- Panchobh Location in Bihar, India Panchobh Panchobh (India)
- Coordinates: 26°07′19″N 85°49′01″E﻿ / ﻿26.122067°N 85.816930°E
- Country: India
- State: Bihar
- Region: Mithila
- District: Darbhanga

Languages
- • Official: Maithili, Hindi, Urdu
- Time zone: UTC+5:30 (IST)
- PIN: 846001
- Telephone code: 06272 260_ _ _
- Literacy: More Than Eighty (80) Percent
- Lok Sabha constituency: Darbhanga
- Vidhan Sabha constituency: Bahadurpur

= Panchobh =

Panchobh is a village in Darbhanga District, Bihar, India. It is one of the largest villages in the Mithila Region by area and population. The town of Laheriasarai, the administrative headquarters of Darbhanga district, is eight kilometers to the east. The name of the village comes from the ancestor Sri Panchu Baba, who established the village.

==Geography==
Floods occur in the area in July and August, and cause damage. The main commerce of the village is agriculture.

==Demographics==
Maithili is the spoken language of Panchobh. Brahmin dominate the village population, and several other castes live in nearby villages. Other castes present in the village are: Rajput, Yadav, Dhanuk, Badhay (carpenter), Khatvay, Muslim, Nai, Dhobi, Kumhar and others. In Mahnauli, Rajputs are in the majority.

== Transport ==
Panchobh is located beside State Highway 50 (SH 50), to Samastipur. Panchobh is also located alongside the National Highway 57 (NH 57) near Simri, which goes to Porbandar (Gujarat) and Guwahati, Assam. Panchobh is 8.5 km from Laheriasarai station, and 14 km from Darbhanga station.

==Education==
Panchobh has a high school, a middle school, a primary school, and a Saraswati Sishu Mandir.

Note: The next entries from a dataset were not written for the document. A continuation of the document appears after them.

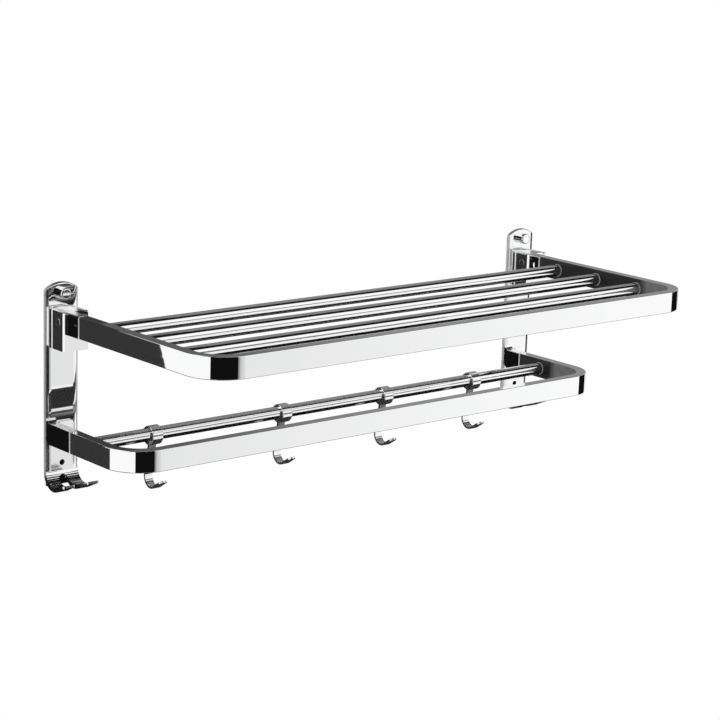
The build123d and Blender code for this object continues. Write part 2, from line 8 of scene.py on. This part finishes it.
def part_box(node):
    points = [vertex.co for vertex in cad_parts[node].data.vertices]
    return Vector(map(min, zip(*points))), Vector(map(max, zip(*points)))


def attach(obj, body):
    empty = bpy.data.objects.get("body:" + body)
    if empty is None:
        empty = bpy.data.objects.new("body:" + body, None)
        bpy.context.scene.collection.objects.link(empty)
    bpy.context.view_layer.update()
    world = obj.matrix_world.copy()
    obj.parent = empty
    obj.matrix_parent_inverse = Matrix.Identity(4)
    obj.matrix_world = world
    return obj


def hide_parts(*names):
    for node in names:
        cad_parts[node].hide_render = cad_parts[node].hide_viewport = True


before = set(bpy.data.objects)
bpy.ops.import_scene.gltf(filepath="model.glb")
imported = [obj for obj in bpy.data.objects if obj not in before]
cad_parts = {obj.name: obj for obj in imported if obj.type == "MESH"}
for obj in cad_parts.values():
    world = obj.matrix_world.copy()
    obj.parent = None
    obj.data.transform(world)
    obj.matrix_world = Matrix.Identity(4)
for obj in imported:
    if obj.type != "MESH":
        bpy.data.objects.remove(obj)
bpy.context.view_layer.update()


# ---------------------------------------------------------------- bracket plates
# Two pressed steel plates, polished and chrome plated, screwed to the wall at the top
# and at the foot. Hands have dulled the flat part round the lower hole, and the sheared
# edges were never polished.

def new_material(name):
    """A material with only its output node, ready for a finish."""
    material = bpy.data.materials.new(name)
    material.use_nodes = True
    tree = material.node_tree
    tree.nodes.clear()
    output = tree.nodes.new("ShaderNodeOutputMaterial")
    return material, tree, output


def place_on(tree):
    """Position in the rack's own frame, in metres, as x, y and z."""
    place = tree.nodes.new("ShaderNodeTexCoord")
    parts = tree.nodes.new("ShaderNodeSeparateXYZ")
    tree.links.new(place.outputs["Object"], parts.inputs["Vector"])
    return parts.outputs


def normal_on(tree):
    """Surface direction as x, y and z."""
    place = tree.nodes.new("ShaderNodeTexCoord")
    parts = tree.nodes.new("ShaderNodeSeparateXYZ")
    tree.links.new(place.outputs["Normal"], parts.inputs["Vector"])
    return parts.outputs


def noise(tree, scale, detail=3.0, stretch=(1, 1, 1)):
    """Noise fixed to the rack's own frame, drawn out along an axis whose stretch is small."""
    place = tree.nodes.new("ShaderNodeTexCoord")
    mapping = tree.nodes.new("ShaderNodeMapping")
    mapping.inputs["Scale"].default_value = stretch
    tree.links.new(place.outputs["Object"], mapping.inputs["Vector"])
    texture = tree.nodes.new("ShaderNodeTexNoise")
    texture.inputs["Scale"].default_value = scale
    texture.inputs["Detail"].default_value = detail
    tree.links.new(mapping.outputs["Vector"], texture.inputs["Vector"])
    return texture.outputs["Fac"]


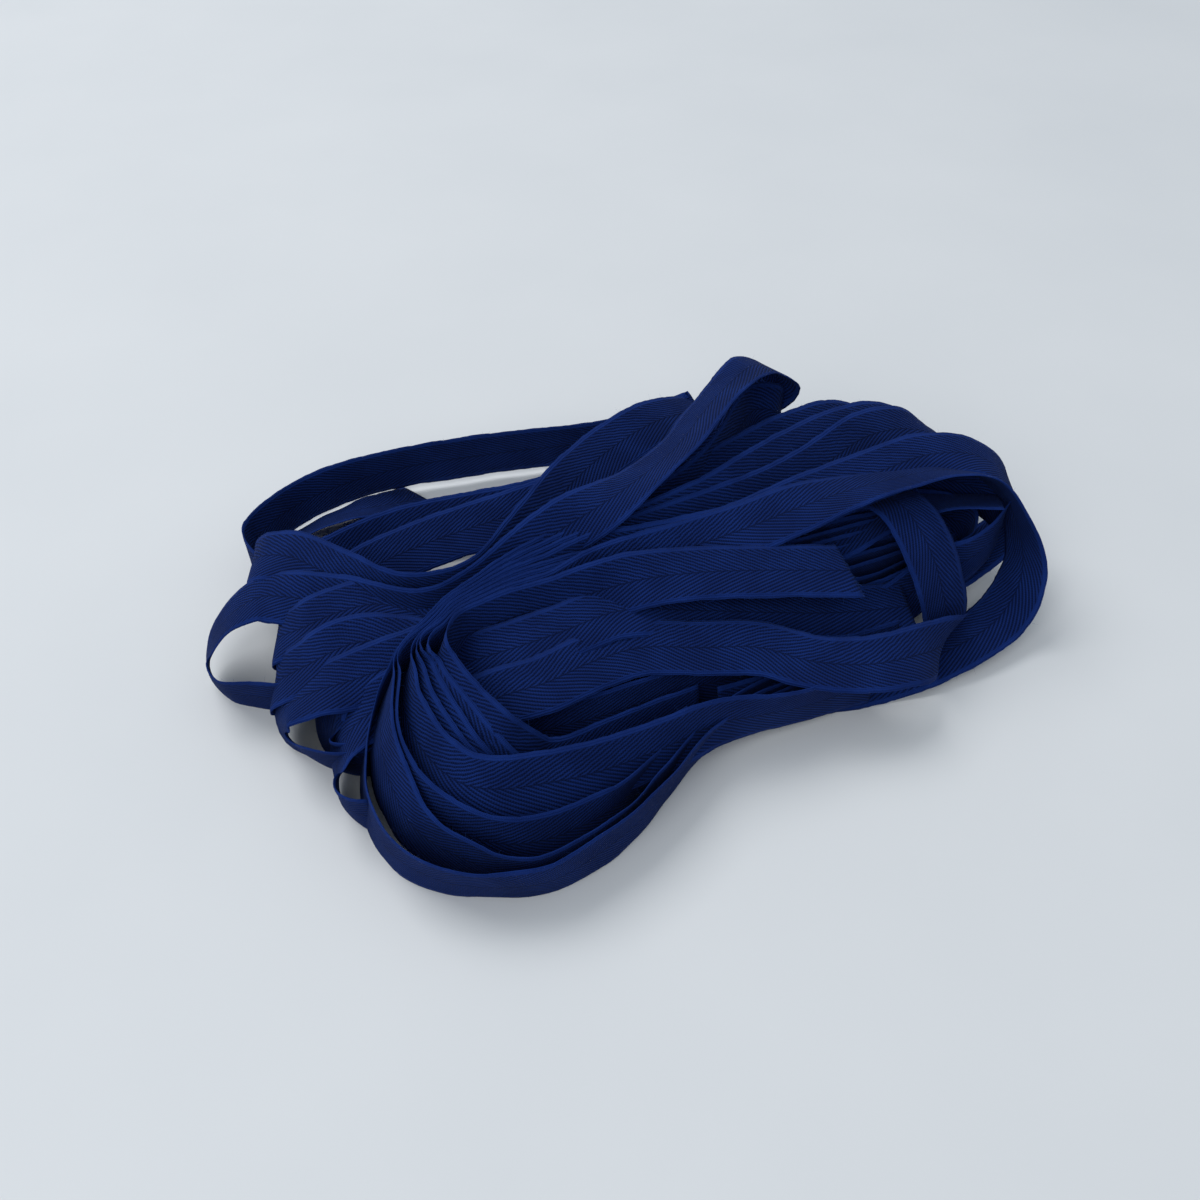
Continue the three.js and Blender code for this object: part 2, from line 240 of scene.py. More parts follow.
def through(stations, gaps, when):
    """Points at the times when on a Catmull-Rom curve through the stations."""
    rows = np.vstack([2 * stations[0] - stations[1], stations, 2 * stations[-1] - stations[-2]])
    span = np.clip(when.astype(int), 0, len(stations) - 2)
    u = (when - span)[:, None]
    p0, p1, p2, p3 = (rows[span + i] for i in range(4))
    g0, g1, g2 = (gaps[span + i][:, None] for i in range(3))
    leave = ((p1 - p0) / g0 - (p2 - p0) / (g0 + g1) + (p2 - p1) / g1) * g1
    reach = ((p2 - p1) / g1 - (p3 - p1) / (g1 + g2) + (p3 - p2) / g2) * g1
    return (p1 + leave * u + (3 * (p2 - p1) - 2 * leave - reach) * u ** 2
            + (2 * (p1 - p2) + leave + reach) * u ** 3)


def path_of(stations):
    """Where the tape's middle runs, the way along it and its width, at even steps.

    A station is the x, y and z of the middle, then the aim of the width, in degrees from +X
    towards +Y, and its tip, in degrees above level.
    """
    rows = np.array(stations, float)
    aim, tip = np.radians(rows[:, 3]), np.radians(rows[:, 4])
    ways = np.stack([np.cos(tip) * np.cos(aim), np.cos(tip) * np.sin(aim), np.sin(tip)], 1)
    line = rows[:, :3]
    gaps = np.sqrt(np.linalg.norm(np.diff(line, axis=0), axis=1))
    gaps = np.concatenate([gaps[:1], gaps, gaps[-1:]])
    when = np.linspace(0, len(rows) - 1, FINE * len(rows))
    run = np.linalg.norm(np.diff(through(line, gaps, when), axis=0), axis=1).cumsum()
    run = np.concatenate([[0], run])
    count = max(3, int(run[-1] / RING) + 1)
    when = np.interp(np.linspace(0, run[-1], count), run, when)
    middle = through(line, gaps, when)
    along = np.gradient(middle, axis=0)
    along /= np.linalg.norm(along, axis=1)[:, None]
    across = through(ways, np.ones(len(rows) + 1), when)
    across -= along * (across * along).sum(1)[:, None]
    across /= np.linalg.norm(across, axis=1)[:, None]
    return middle, along, across, run[-1]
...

Dev Narayan High School (DN High School) was established in the village in 1957, near the Rajwan of Dihrampur Village. The school is named after D.N. Jha (Birla), a local businessman.

==Political representation==
Panchobh is in the Darbhanga constituency. Gopalji Thakur of the BJP is the MP. Panchobh comes under Bahadurpur MLA constituency. Madan Sahni of the JDU is the MLA since 2020.

==Temples==
Temples in Panchobh include:

- Bhola baba mandir - known as "Sivala"
- Brahm baba mandir - Known as "Baba Dihbar"
- Ram-janki mandir - known as "Shthal"
- Mata Durga sthan - Panchobh celebrates Durga Puja here every year.

Panchobh also has its own Shmashana behind Maa Durga Sthan.